- Theatrical Poster
- Directed by: Handan İpekçi
- Written by: Handan İpekçi
- Produced by: Necati Akpınar
- Starring: Nurgül Yeşilçay; Nejat İşler; Celile Toyon; Suzan Aksoy; Ebru Özkan;
- Cinematography: Feza Çaldıran
- Edited by: Aziz İmamoğlu
- Music by: Kemal Sahir Gürel; Ayşe Önder;
- Production company: BKM Film
- Distributed by: Medyavizyon
- Release date: March 18, 2011;
- Running time: 121 minutes
- Country: Turkey
- Language: Turkish
- Box office: US$1,562,977

= The Plane Tree =

The Plane Tree (Çınar Ağacı) is a 2011 Turkish comedy-drama film, written and directed by Handan İpekçi, featuring Celile Toyon as a retired teacher who is the catalyst for the bi-monthly reunion of her extended family under the titular plane tree.
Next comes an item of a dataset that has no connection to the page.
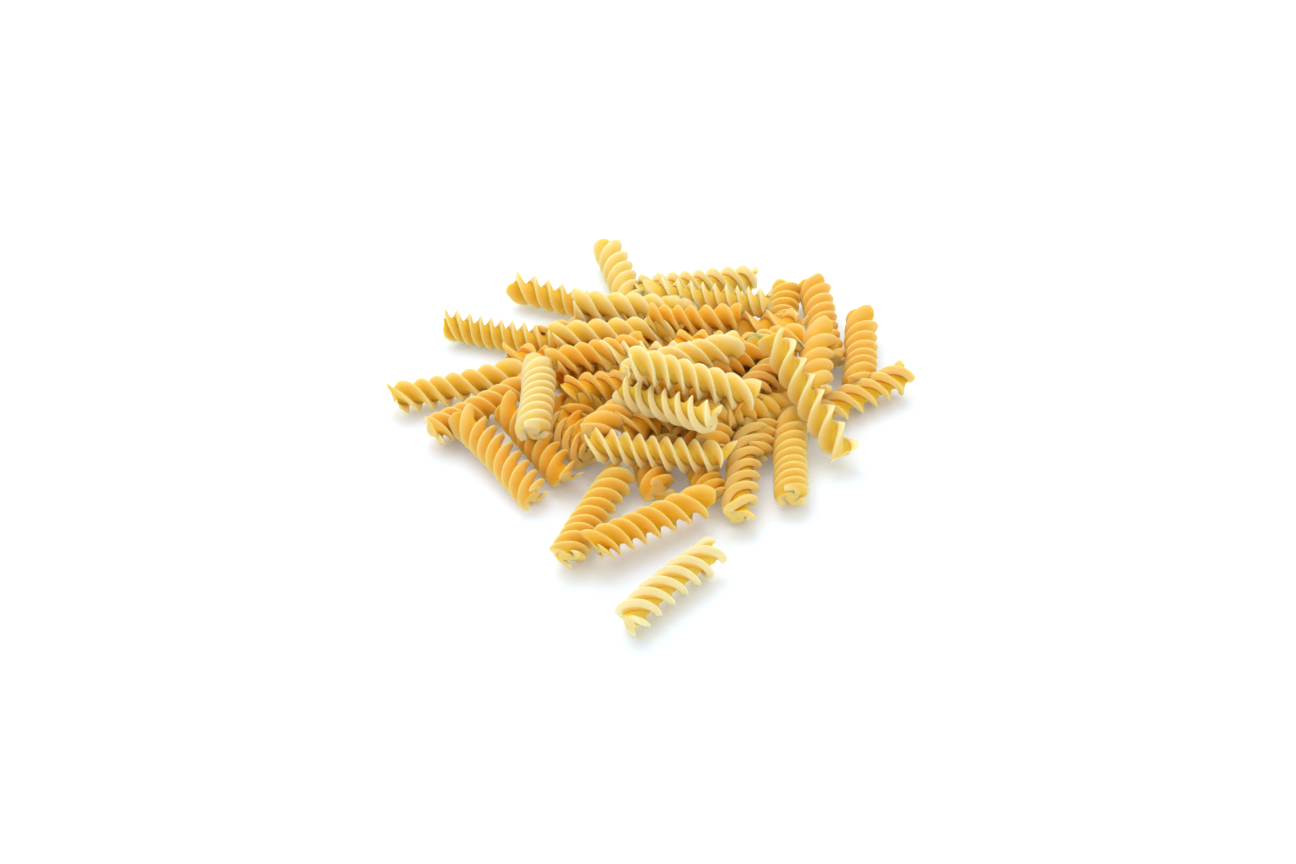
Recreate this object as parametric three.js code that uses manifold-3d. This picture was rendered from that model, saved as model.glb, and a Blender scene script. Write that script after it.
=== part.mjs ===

The film, which opened on March 18, 2011 at number 2 in the Turkish box office, is one of the highest grossing Turkish films of 2011.

==Release==
The film opened on nationwide general release in 218 screens across Turkey on at number 2 in the national box office with a first weekend gross of US$340,424.

==Reception==
The film remained in the Turkish box-office charts for 20 weeks and made a total gross of US$1,562,977.